One of the ultimate questions to do with race in society, and specifically in the workplace, is whether affirmative action policies will do anything to alter the landscape of society itself, i.e. whether it will assist us in ending persistent inequalities and getting rid of segregation in our society. A forthcoming paper from Sam Bowles, Glenn Loury and Rajiv Sethi examines the "conditions under which inequality across social groups can emerge and persist across generations despite equality of economic opportunity" (1). This is particularly pertinent for South Africa. What else does the paper set out to do? It argues that these persistences can arise from the extent of segregation in social networks, the strength of interpersonal spillovers in human capital accumulation and the level of complementarity between high and low skill labour in production.
To foreshadow, their crucial result is that if the size of the disadvantaged group is relatively small then integration can occur with increasing levels of human capital for both advantaged and disadvantaged groups. However, if the disadvantaged group is large then segregation worsens and incentives to invest in human capital diminish. I'm hoping that their model is wrong, as much as I think it is rigorously constructed and elegantly derived.
As Bowles et al. comment, "In South Africa under Apartheid group membership based on a system of racial classification was a critical determinant of economic opportunity" (2). The authors differentiate persistence of inequality (consistent lack of convergence of incomes) from its emergence (the factors that lead inequailty to arise from an initial elagitarian distribution of wealth). What then is the problem? To quote again, "A liberal judicial system cannot prohibit an individual's choice of a date, a spouse, an adopted child, a role model, a friend, membership in a voluntary association or residence in a neighbourhood."(1-2) So the issue is that even in a world in which individuals face no statutory discrimination, and even have access to equality in all other realms, social networks - the connections that individuals have with one another - may be segregated. As the authors explain, "Voluntary discrimination in contact can give rise to persistent group inequality even in the absence of discrimination in contract." (2, original italics)
So how does discrimination in social networks result in persistent group inequality? The short answer is, "Through the human capital mechanism." What I mean here is that even if individuals have the same innate ability because they are surrounded by individuals with different levels of human capital (for historic or other reasons) this disparity may give rise to persistence of group inequality over time. The model proposed by Bowles, Loury and Sethi provides a rigorous mathematical exemplification of this. They model an overlapping generations model with a competitive, non-discriminating (i.t.o. 'group') labour market. They separate workers into two arbitrary groups, both of which have the same underlying distribution of 'ability'. Employment depends entirely on one's investment in human capital, which they take as a decision by one's 'parents' (in the model). There are 'spillovers' of one's own investment in human capital to those in one's group.

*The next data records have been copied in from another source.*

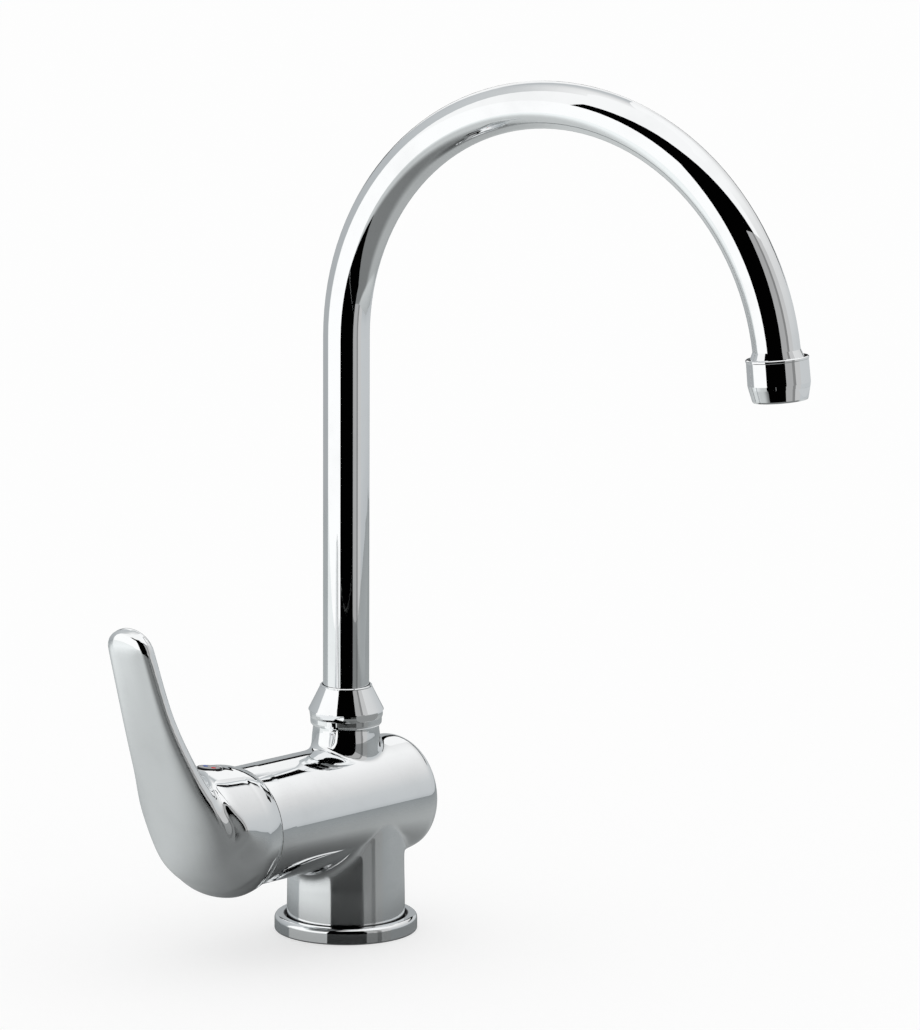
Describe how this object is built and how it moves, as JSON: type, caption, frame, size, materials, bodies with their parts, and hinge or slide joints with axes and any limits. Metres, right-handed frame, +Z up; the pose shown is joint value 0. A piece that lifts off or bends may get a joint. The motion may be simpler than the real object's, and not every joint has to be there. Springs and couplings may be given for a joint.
{
  "type": "kitchen mixer tap",
  "caption": "Kitchen mixer tap with a short round column, a lying barrel, a lever standing up at the barrel's end and a tall arched swivelling spout with an aerator.",
  "frame": {"origin": "centre of the base ring, on the worktop", "axes": "+Z up along the column, the barrel lies along X with the lever at -X, and the spout reaches towards -Y, turned 10 degrees away from the lever"},
  "size_m": [0.1661, 0.2319, 0.3419],
  "materials": {
    "polished_chrome": "polished chrome plating",
    "bare_brass": "turned brass",
    "plain_steel": "plain stainless steel",
    "black_rubber": "matt black rubber",
    "white_plastic": "moulded white plastic",
    "grey_plastic": "smooth light grey plastic",
    "white_ceramic": "lapped white ceramic",
    "blue_mark": "plain blue dot",
    "red_mark": "plain red dot"
  },
  "bodies": {
    "body": {"body_casting": "polished_chrome", "base_ring": "polished_chrome", "base_seal": "black_rubber", "spout_nut": "polished_chrome", "slide_rings": "white_plastic", "cartridge_housing": "white_plastic", "cartridge_base": "white_plastic", "port_seals": "black_rubber", "fixed_disc": "white_ceramic", "cartridge_nut": "bare_brass"},
    "rotor": {"lever_guide": "white_plastic", "pivot_pin": "plain_steel"},
    "slider": {"disc_carrier": "white_plastic", "sliding_disc": "white_ceramic"},
    "lever": {"lever_stem": "bare_brass", "lever_handle": "polished_chrome", "grub_screw": "plain_steel", "indicator_plug": "grey_plastic", "cold_mark": "blue_mark", "hot_mark": "red_mark"},
    "spout": {"spout_tube": "polished_chrome", "spout_bush": "bare_brass", "spout_o_rings": "black_rubber", "outlet_ferrule": "polished_chrome", "aerator_shell": "polished_chrome", "aerator_insert": "white_plastic", "aerator_screen": "plain_steel", "aerator_washer": "black_rubber"}
  },
  "joints": [
    {"name": "spout_swivel", "type": "hinge", "parent": "body", "child": "spout", "pos_m": [0, 0, 0.08], "axis": [0, 0, 1], "continuous": true},
    {"name": "temperature_turn", "type": "hinge", "parent": "body", "child": "rotor", "pos_m": [-0.0693, 0, 0.0505], "axis": [1, 0, 0], "range_deg": [-50, 50]},
    {"name": "lever_lift", "type": "hinge", "parent": "rotor", "child": "lever", "pos_m": [-0.0693, 0, 0.0505], "axis": [0, -1, 0], "range_deg": [0, 20]},
    {"name": "disc_slide", "type": "slide", "parent": "rotor", "child": "slider", "axis": [0, 0, 1], "range_m": [0, 0.0049]}
  ],
  "couplings": [
    {"joint": "disc_slide", "follows": "lever_lift", "m_per_rad": 0.014}
  ]
}
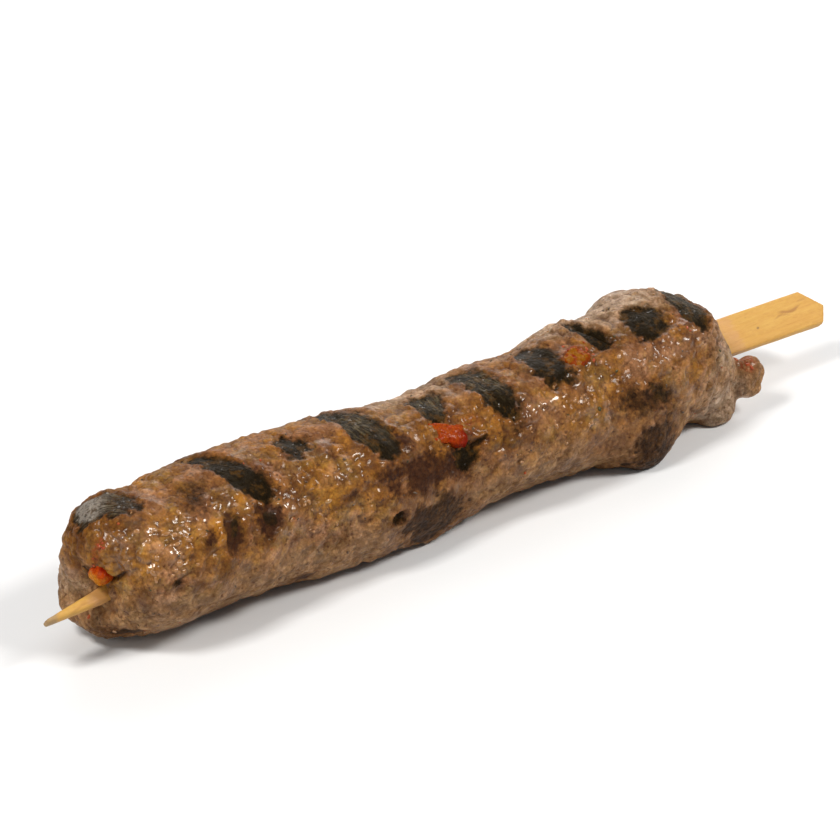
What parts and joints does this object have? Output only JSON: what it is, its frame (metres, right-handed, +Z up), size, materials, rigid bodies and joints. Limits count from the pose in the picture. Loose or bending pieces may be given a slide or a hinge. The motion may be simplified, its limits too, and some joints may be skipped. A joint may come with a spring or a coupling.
{
  "type": "kofta skewer",
  "caption": "Grilled kofta on a flat wooden skewer: a long, lumpy log of spiced mince with dark grill marks and bits of red pepper.",
  "frame": {"origin": "centre of the bounding box's base, on the ground that the kofta rests on", "axes": "+X along the skewer from its pointed tip to its handle, +Y to the back, +Z up"},
  "size_m": [0.21, 0.0354, 0.0315],
  "materials": {
    "grilled_mince": "grilled and greasy",
    "pale_wood": "raw",
    "red_pepper": "glossy"
  },
  "bodies": {
    "root": {"kofta_meat": "grilled_mince", "skewer_stick": "pale_wood", "pepper_piece_end": "red_pepper", "pepper_piece_middle": "red_pepper", "pepper_piece_far": "red_pepper"}
  },
  "joints": []
}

Their first insight from the model is that there is a threshold level of segregation above which there will be persistent group inequality, below which group inequalities will tend to converge - i.e. equality will emerge between groups. What this means though is that if your 'economy' has a level of segregation that is close to this threshold then little interventions will surely assist in overcoming the persistent group inequality and equality will emerge over time. If you are particularly distant from the threshold level, then even large attempts to eradicate segregation may not bring you closer to greater equality unless they are large enough to take you under the threshold. What does this mean for South Africa? Are the attempts by government and civil society sufficiently large to take us towards the threshold? I don't know. I'd suspect not.

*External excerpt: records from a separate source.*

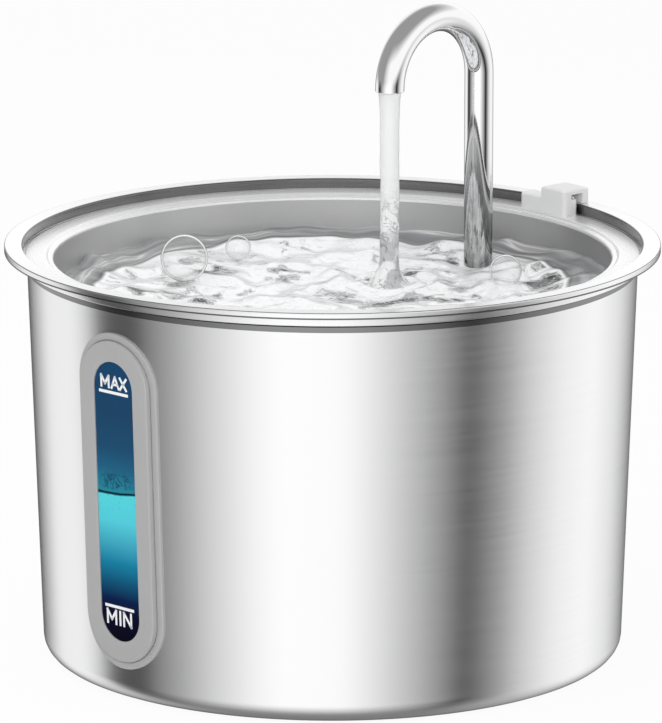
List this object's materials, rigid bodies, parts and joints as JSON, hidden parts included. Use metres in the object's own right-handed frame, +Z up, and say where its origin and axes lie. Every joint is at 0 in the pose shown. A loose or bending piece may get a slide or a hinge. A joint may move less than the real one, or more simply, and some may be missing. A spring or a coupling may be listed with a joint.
{
  "type": "pet water fountain",
  "caption": "Round steel pet water fountain with a gooseneck spout, lift-out drinking tray, level window, and a pump and filter box inside.",
  "frame": {"origin": "on the floor under the middle of the round base", "axes": "+Z up, the window faces -Y, the spout and the cord clip stand on the +Y side, +X to the right seen from the window"},
  "size_m": [0.21, 0.21, 0.2058],
  "materials": {
    "bucket_steel": "brushed round the wall, satin",
    "tray_steel": "satin, brushed round the flange",
    "polished_steel": "mirror polished tube",
    "screw_steel": "plain machined",
    "shaft_steel": "ground",
    "bezel_grey": "fine satin moulding",
    "window_pane": "clear moulding over the blue of the water, glossy",
    "white_plastic": "smooth white moulding",
    "box_plastic": "smooth pale moulding",
    "clear_silicone": "soft satin silicone",
    "black_rubber": "matt rubber",
    "filter_foam": "open-cell foam",
    "carbon_felt": "felt charged with carbon",
    "cotton_felt": "loose white felt",
    "pump_plastic": "black moulding",
    "potting_resin": "poured resin",
    "core_iron": "stacked laminations",
    "coil_copper": "enamelled copper winding",
    "impeller_plastic": "white moulding",
    "magnet": "bonded ferrite",
    "adjuster_plastic": "grey moulding"
  },
  "bodies": {
    "bucket": {"bucket": "bucket_steel", "rubber_feet": "black_rubber", "window_bezel": "bezel_grey", "window_pane": "window_pane", "window_gasket": "clear_silicone", "window_retainer": "white_plastic", "window_screws": "screw_steel"},
    "tray": {"tray": "tray_steel", "spout_grommet": "clear_silicone"},
    "spout": {"spout_tube": "polished_steel", "spout_sleeve": "white_plastic"},
    "clip": {"cord_clip": "white_plastic"},
    "box_lid": {"filter_box_lid": "box_plastic"},
    "cartridge": {"cartridge_frame": "white_plastic", "carbon_pad": "carbon_felt", "cotton_pad": "cotton_felt"},
    "filter_box": {"filter_box": "box_plastic", "prefilter_foam": "filter_foam"},
    "pump": {"pump_housing": "pump_plastic", "pump_potting_cap": "potting_resin", "pump_core": "core_iron", "pump_coil": "coil_copper", "pump_cable_gland": "black_rubber", "pump_suction_cups": "clear_silicone", "pump_cover": "pump_plastic", "pump_shaft": "shaft_steel", "shaft_bushes": "black_rubber", "riser_tube": "clear_silicone"},
    "impeller": {"impeller": "impeller_plastic", "rotor_magnet": "magnet"},
    "adjuster": {"flow_adjuster": "adjuster_plastic"}
  },
  "joints": [
    {"name": "tray_lift", "type": "slide", "parent": "bucket", "child": "tray", "axis": [0, 0, 1], "range_m": [0, 0.15]},
    {"name": "spout_swivel", "type": "hinge", "parent": "tray", "child": "spout", "pos_m": [0, 0.0684, 0.109], "axis": [0, 0, 1], "range_deg": [-90, 90]},
    {"name": "clip_lift", "type": "slide", "parent": "tray", "child": "clip", "axis": [0, 0, 1], "range_m": [0, 0.03]},
    {"name": "lid_lift", "type": "slide", "parent": "bucket", "child": "box_lid", "axis": [0, 0, 1], "range_m": [0, 0.1125]},
    {"name": "cartridge_lift", "type": "slide", "parent": "bucket", "child": "cartridge", "axis": [0, 0, 1], "range_m": [0, 0.0825]},
    {"name": "pump_lift", "type": "slide", "parent": "bucket", "child": "pump", "axis": [0, 0, 1], "range_m": [0, 0.0525]},
    {"name": "box_lift", "type": "slide", "parent": "bucket", "child": "filter_box", "axis": [0, 0, 1], "range_m": [0, 0.0225]},
    {"name": "impeller_spin", "type": "hinge", "parent": "pump", "child": "impeller", "pos_m": [0, 0.0619, 0.0279], "axis": [0, 1, 0], "continuous": true},
    {"name": "adjuster_turn", "type": "hinge", "parent": "pump", "child": "adjuster", "pos_m": [0, 0.0785, 0.0279], "axis": [0, 1, 0], "range_deg": [0, 45]}
  ],
  "couplings": [
    {"joint": "box_lift", "follows": "tray_lift", "ratio": 0.15},
    {"joint": "pump_lift", "follows": "tray_lift", "ratio": 0.35},
    {"joint": "cartridge_lift", "follows": "tray_lift", "ratio": 0.55},
    {"joint": "lid_lift", "follows": "tray_lift", "ratio": 0.75}
  ]
}
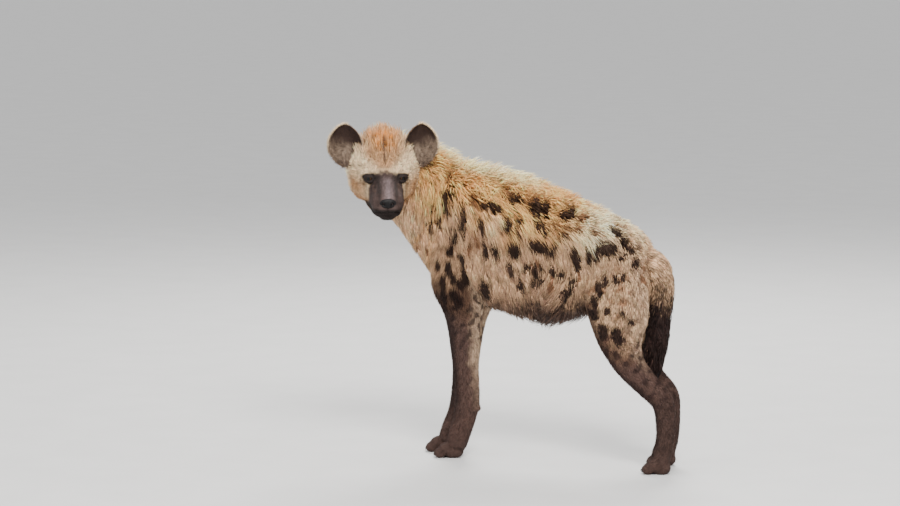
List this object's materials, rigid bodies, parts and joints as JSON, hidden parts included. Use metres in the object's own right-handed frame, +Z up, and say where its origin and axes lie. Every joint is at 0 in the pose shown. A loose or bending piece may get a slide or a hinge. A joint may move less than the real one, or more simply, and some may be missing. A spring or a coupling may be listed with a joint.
{
  "type": "spotted hyena, still life-size model",
  "caption": "Spotted hyena standing on all fours with its head turned to its left, shaggy spotted coat, crest along the nape and back, and a dark tail tuft.",
  "frame": {"origin": "on the floor, under the middle of the whole animal's bounding box", "axes": "+X towards the front of the body, +Y to the animal's left, +Z up"},
  "size_m": [0.966, 0.4804, 0.9576],
  "materials": {
    "coat_fur": "shaggy tan and cream fur with dark brown spots",
    "face_fur": "short cream fur, dark grey-brown on the muzzle",
    "leg_fur": "short brown fur with faint spots",
    "paw_fur": "short dark brown fur over dark pads",
    "tail_fur": "bushy black-brown tuft under a pale root",
    "ear_skin": "thin haired ear, dark grey-brown inside",
    "eye": "wet dark brown eye",
    "nose": "moist black nose leather",
    "claw": "dark worn horn"
  },
  "bodies": {
    "root": {"head": "face_fur", "neck": "coat_fur", "torso": "coat_fur", "tail": "tail_fur", "ear_left": "ear_skin", "ear_right": "ear_skin", "eye_left": "eye", "eye_right": "eye", "foreleg_left": "leg_fur", "foreleg_right": "leg_fur", "forepaw_left": "paw_fur", "forepaw_right": "paw_fur", "hindleg_left": "leg_fur", "hindleg_right": "leg_fur", "hindpaw_left": "paw_fur", "hindpaw_right": "paw_fur"}
  },
  "joints": []
}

They then take a look at a situation in which, instead of there being only two 'equilibria' (i.e. states to which society tends) as in the above, there are multiple potential equilibria. Here the insight becomes that the size of the historically 'disadvantaged' (in terms of human capital in its social networks) group becomes a critical determinant of the persistence of group inequality over time. Quoting extensively from the text,
But let's leave on a positive note. They argue that we can still do something:
One of the ultimate questions to do with race in society, and specifically in the workplace, is whether affirmative action policies will do anything to alter the landscape of society itself, i.e. whether it will assist us in ending persistent inequalities and getting rid of segregation in our society. A forthcoming paper from Sam Bowles, Glenn Loury and Rajiv Sethi examines the "conditions under which inequality across social groups can emerge and persist across generations despite equality of economic opportunity" (1). This is particularly pertinent for South Africa. What else does the paper set out to do? It argues that these persistences can arise from the extent of segregation in social networks, the strength of interpersonal spillovers in human capital accumulation and the level of complementarity between high and low skill labour in production.

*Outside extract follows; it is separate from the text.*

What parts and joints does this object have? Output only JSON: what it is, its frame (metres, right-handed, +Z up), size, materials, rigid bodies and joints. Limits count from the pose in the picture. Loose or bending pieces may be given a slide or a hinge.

To foreshadow, their crucial result is that if the size of the disadvantaged group is relatively small then integration can occur with increasing levels of human capital for both advantaged and disadvantaged groups. However, if the disadvantaged group is large then segregation worsens and incentives to invest in human capital diminish. I'm hoping that their model is wrong, as much as I think it is rigorously constructed and elegantly derived.
As Bowles et al. comment, "In South Africa under Apartheid group membership based on a system of racial classification was a critical determinant of economic opportunity" (2). The authors differentiate persistence of inequality (consistent lack of convergence of incomes) from its emergence (the factors that lead inequailty to arise from an initial elagitarian distribution of wealth). What then is the problem? To quote again, "A liberal judicial system cannot prohibit an individual's choice of a date, a spouse, an adopted child, a role model, a friend, membership in a voluntary association or residence in a neighbourhood."(1-2) So the issue is that even in a world in which individuals face no statutory discrimination, and even have access to equality in all other realms, social networks - the connections that individuals have with one another - may be segregated. As the authors explain, "Voluntary discrimination in contact can give rise to persistent group inequality even in the absence of discrimination in contract." (2, original italics)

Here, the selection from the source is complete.